• Instruction
Could you output each line of the data that follows exactly?

### Material ###

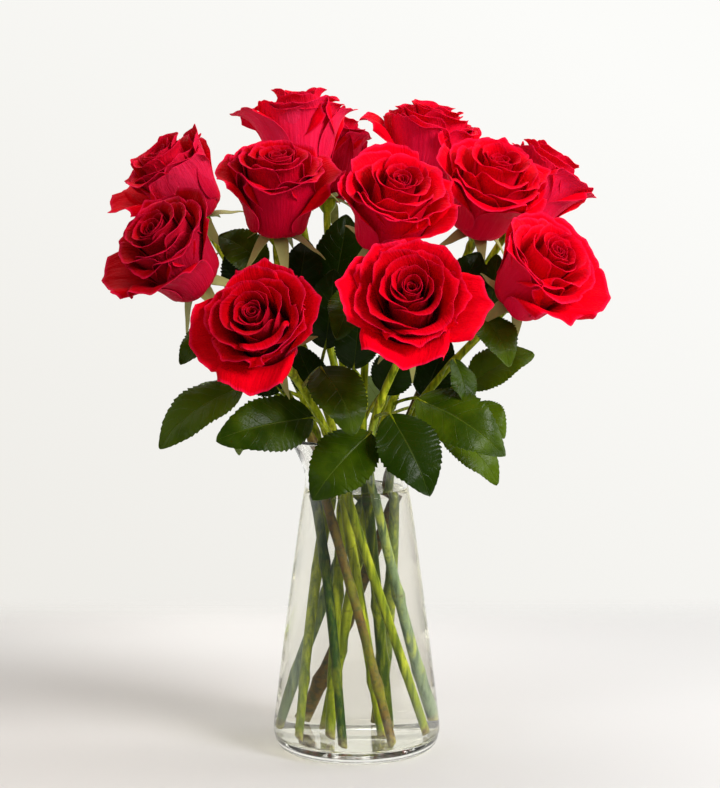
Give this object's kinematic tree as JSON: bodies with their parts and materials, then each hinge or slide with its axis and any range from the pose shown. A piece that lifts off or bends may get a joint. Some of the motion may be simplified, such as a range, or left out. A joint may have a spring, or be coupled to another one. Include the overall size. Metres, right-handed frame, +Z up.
{
  "type": "rose bouquet in a vase",
  "caption": "Long-stemmed red roses with serrated leaves, standing in a tapered clear glass vase with a flared lip, part filled with water",
  "frame": {"origin": "middle of the vase's flat underside, on the surface that it stands on", "axes": "+Z up along the vase's axis, -Y towards the viewer of the bouquet's front, +X to that viewer's right"},
  "size_m": [0.3225, 0.2799, 0.4281],
  "materials": {
    "glass": "clear polished glass, faintly green where it is thick",
    "water": "clear still water",
    "petal": "velvety crimson petals, satin sheen on their backs",
    "stem": "semi-gloss green stems and leaves"
  },
  "bodies": {
    "root": {"vase": "glass", "water": "water", "rose_01_bloom": "petal", "rose_01_stem": "stem", "rose_02_bloom": "petal", "rose_02_stem": "stem", "rose_03_bloom": "petal", "rose_03_stem": "stem", "rose_04_bloom": "petal", "rose_04_stem": "stem", "rose_05_bloom": "petal", "rose_05_stem": "stem", "rose_06_bloom": "petal", "rose_06_stem": "stem", "rose_07_bloom": "petal", "rose_07_stem": "stem", "rose_08_bloom": "petal", "rose_08_stem": "stem", "rose_09_bloom": "petal", "rose_09_stem": "stem", "rose_10_bloom": "petal", "rose_10_stem": "stem", "rose_11_bloom": "petal", "rose_11_stem": "stem", "rose_12_bloom": "petal", "rose_12_stem": "stem"}
  },
  "joints": []
}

###

• Finished task
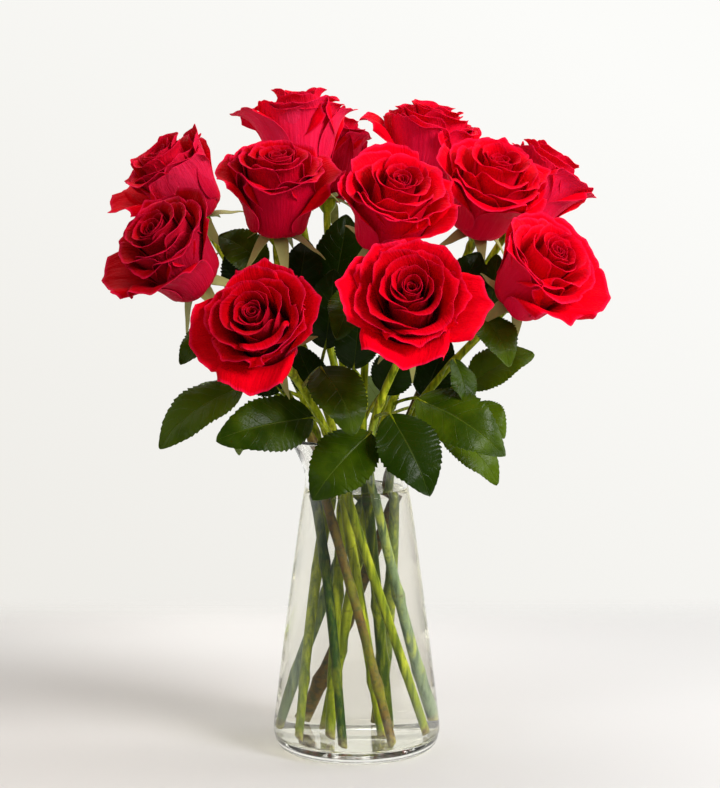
Give this object's kinematic tree as JSON: bodies with their parts and materials, then each hinge or slide with its axis and any range from the pose shown. A piece that lifts off or bends may get a joint. Some of the motion may be simplified, such as a range, or left out. A joint may have a spring, or be coupled to another one. Include the overall size. Metres, right-handed frame, +Z up.
{
  "type": "rose bouquet in a vase",
  "caption": "Long-stemmed red roses with serrated leaves, standing in a tapered clear glass vase with a flared lip, part filled with water",
  "frame": {"origin": "middle of the vase's flat underside, on the surface that it stands on", "axes": "+Z up along the vase's axis, -Y towards the viewer of the bouquet's front, +X to that viewer's right"},
  "size_m": [0.3225, 0.2799, 0.4281],
  "materials": {
    "glass": "clear polished glass, faintly green where it is thick",
    "water": "clear still water",
    "petal": "velvety crimson petals, satin sheen on their backs",
    "stem": "semi-gloss green stems and leaves"
  },
  "bodies": {
    "root": {"vase": "glass", "water": "water", "rose_01_bloom": "petal", "rose_01_stem": "stem", "rose_02_bloom": "petal", "rose_02_stem": "stem", "rose_03_bloom": "petal", "rose_03_stem": "stem", "rose_04_bloom": "petal", "rose_04_stem": "stem", "rose_05_bloom": "petal", "rose_05_stem": "stem", "rose_06_bloom": "petal", "rose_06_stem": "stem", "rose_07_bloom": "petal", "rose_07_stem": "stem", "rose_08_bloom": "petal", "rose_08_stem": "stem", "rose_09_bloom": "petal", "rose_09_stem": "stem", "rose_10_bloom": "petal", "rose_10_stem": "stem", "rose_11_bloom": "petal", "rose_11_stem": "stem", "rose_12_bloom": "petal", "rose_12_stem": "stem"}
  },
  "joints": []
}